The Guayape River is famous for its placer gold with concessions where today the mining company Eurocantera (Goldlake Group) exploits ethical gold. First exploited by the Spaniards during the colonial period, these gold deposits are still productive. Local men and women may be seen panning for gold in riverbanks during the dry season. Extensive gold dredging is also underway during the dry season in much of the river, including deep into the mountainous regions of the Rio Patuca (into which the Guayape feeds).

History

Background 
The Cave of Talgua, also known as "The Cave of the Glowing Skulls," is located near Catacamas. It was used as a burial site by the native peoples, and over time, the bones left there were covered by the calcite dripping from the ceiling, giving them an eerie, sparkling appearance. Radiocarbon testing indicated that the burials were made around 900 B.C., well before the rise of the Mayans and other civilizations. The ossuary chamber was discovered in 1994 by a Peace Corps volunteer named Timothy Berg, along with two Catacamas locals named Desiderio Reyes and Jorge Yáñez, and research is still being conducted in the area. In the 18th and 19th century, Olancho resisted government authority from Tegucigalpa, resulting in armed conflicts.

Olancho War 
On December 7, 1864, the arrest of a deputy named Rosales caused a rebellion against the highest authorities of the department and the central government. Led by Colonels Barahona, Zavala, and Antúnez, more than a thousand rebels marched towards Tegucigalpa in 1865. Faced with this situation, the president of the republic, General José María Medina, organized and led a military expedition to counter the rebels. At the end of the confrontation, Medina and his men imposed themselves on the rebels, capturing the leaders whom he shot, beheaded and buried. Several of the towns and villages of the Departments of Olancho Honduras were burned along with their inhabitants, and many of the rebels were killed in combat. Following this were many deportations and a mass exodus of Olanchanos to other parts of the country, reducing the population of Olancho. Manto lost his title of departmental head, which was transferred to Juticalpa.

Three years later, in 1868, a young man Serapio Romero, known as Cinchonero, arrived in Juticalpa with a group of men to challenge Nazario Garay. Romero and Serapio dueled with machetes, with Serapio Romero victorious. Then, defying the central government, Romero unearthed the heads of Colonels Barahona, Antúnez and Zavala, and he paid them a posthumous tribute. To this new rebellion, the government responded by sending a military contingent, who ended up defeating, capturing and beheading Romero. After these bloody events, Olancho became an almost depopulated department.

Modern day 

Old independent sentiments persist among Olanchanos, although the department's role as an agricultural producer has made it an integral part of the Honduran economy. The former president of Honduras, Porfirio Lobo, hails from the department, specifically from the city of Juticalpa. Also former president now congressman Manuel Zelaya Rosales is from the city of Catacamas, also from the department.

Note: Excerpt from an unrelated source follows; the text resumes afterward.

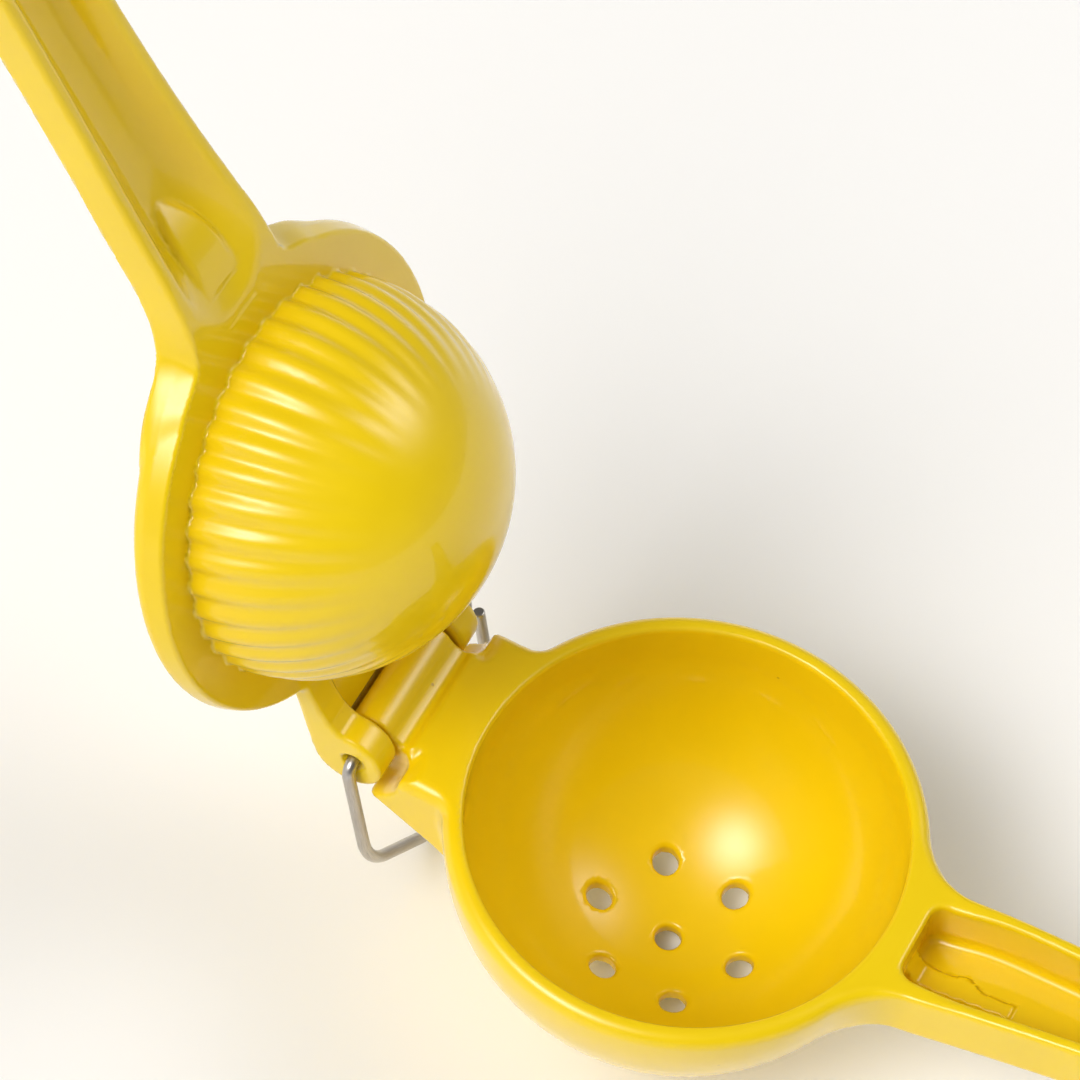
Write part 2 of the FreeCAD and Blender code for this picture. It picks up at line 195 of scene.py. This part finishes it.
def bowl_field(x, y, z):
    ya = np.abs(y)
    ball = np.minimum(np.sqrt(x * x + y * y + (z - Z_OUT) ** 2) - R_OUT,
                      np.sqrt(x * x + y * y + (z - Z_BASE) ** 2) - R_BASE)
    t = LOW.t(x)
    under = t - LOW.d(x)
    grip = cut(LOW.side(x, y), (under - z) / 1.02, 1.9)
    grip = cut(grip, 20 - x, 1.0)
    solid = uni(ball, grip, 7.0)

    # neck: middle bar with its barrel, and a web each side
    hinge = np.hypot(x - HX, z - HZ)
    bar = cut(outline(x, z, BAR), ya - KNUCKLE_Y, 0.6)
    web = cut(outline(x, z, WEB), ya - WEB_Y, 1.3)
    recess = cut(hinge - R_RECESS, KNUCKLE_Y - ya, 2.6)
    web = cut(web, -recess, 0.8)
    neck = uni(bar, web, 0.9)
    solid = uni(solid, neck, 1.6)

    # flat top, rounded more at the rim than along the handle
    wing = step(ya, 10.6, 12.4)
    edge = 2.1 - 1.2 * step(x, 37, 43) - 1.0 * step(-x, 42.0, 43.6) * (1 - wing) + 0.4 * step(-x, 33, 40) * wing
    solid = cut(solid, (z - t) / 1.02, edge)
    solid = uni(solid, cut(hinge - R_KNUCKLE, ya - KNUCKLE_Y, 0.7), 2.6)
    solid = cut(solid, -recess, 0.7)

    # inside of the bowl
    flat = np.hypot(x, y)
    cup = cut(np.hypot(flat, np.minimum(z + STRAIGHT, 0)) - R_CUP, flat - R_IN, 0.3)
    solid = cut(solid, -cup, 0.9)

    # channel of the handle, and the tongue on its floor
    floor = under + FLOOR
    room = cut(cut(LOW.inside(x, y), LOW.start - x, 2.4), (floor - z) / 1.02, 1.5)
    solid = cut(solid, -room, 0.8)
    top = floor + 0.75 + 2.4 * (1 - step(x, 40.0, 43.2)) ** 2
    tongue = cut(cut(np.maximum(y - TONGUE_Y(x), -2.7 - y), (z - top) / 1.1, 0.4), x - 57.8, 0.6)
    tongue = cut(tongue, 39.0 - x, 0.1)
    solid = uni(solid, np.maximum(tongue, under + 0.4 - z), 0.45)

    # drain holes with soft mouths
    for i in range(7):
        a = math.radians(60 * i)
        r = 0.0 if i == 6 else R_RING
        hole = np.hypot(x - r * math.cos(a), y - r * math.sin(a)) - R_HOLE
        solid = cut(solid, -hole, 0.75)
    return cut(solid, R_BORE - hinge, 0.12)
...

The Olancho Department remained as one of the most violent areas in Honduras until 2012.  In June 2012, after a Drug Enforcement Administration agent killed a suspect in Honduras, it was confirmed that the US government has been running covert operations in the Olancho area to combat drug trafficking. Many multinational corporations as well as charitable and religious organizations with personnel in Honduras actively discourage their members from visiting Olancho or suggest caution, as do the governments of the US, Canada, France, New Zealand and the UK, among others.

Municipalities

 Campamento
 Catacamas
 Concordia
 Dulce Nombre de Culmí
 El Rosario
 Esquipulas del Norte
 Gualaco
 Guarizama
 Guata
 Guayape
 Jano
 Juticalpa
 La Unión
 Mangulile
 Manto
 Patuca
 Salamá
 San Esteban
 San Francisco de Becerra
 San Francisco de la Paz
 Santa María del Real
 Silca
 Yocón

Demographics
At the time of the 2013 Honduras census, Olancho Department had a population of 520,761. Of these, 94.54% were Mestizo, 3.39% White, 1.23% Indigenous (0.71% Pech, 0.21% Lenca, 0.16% Nahua), 0.60% Black or Afro-Honduran and 0.24% others.

Tourism 

 Colonial church in the town of Catacamas.
 Talgua Caves.
 Part of the Río Plátano Biosphere Reserve, it is located in Olanchano territory.
 National parks of Patuca
 Agalta mountain range
 The wall
 The Boquerón

Notes

Popular culture 
Olancho was the subject of a 2017 feature-length documentary film of the same name. The documentary, which was directed and produced by American filmmakers Chris Valdes and Ted Griswold, focused on the lives of band members from Los Plebes de Olancho, a regional narco-corrido music band. The logline of the film is as follows:Manuel, a farmer from Olancho, Honduras, seeks fame by making music for the region’s drug cartels. When some of his song lyrics get him in trouble, Manuel must make the most difficult decision of his life: continue the quest for fame, or flee.Olancho premiered at the 2017 Big Sky Documentary Film Festival in Missoula, Montana. Over the course of the following two years, the film went on to screen at dozens of international film festivals, including at the Rotterdam Film Festival in the Netherlands and the Berlin Film Festival in Germany. The film earned the Special Jury Prize for Best Documentary Feature at the 2017 New Orleans Film Festival, Best Cinematography at the 2017 Tulsa American Film Festival, and Best Feature Documentary Film at the 2017 Nevada City Film Festival. Olancho is distributed by First Run Features and is now available streaming on Kanopy and for purchase on Amazon.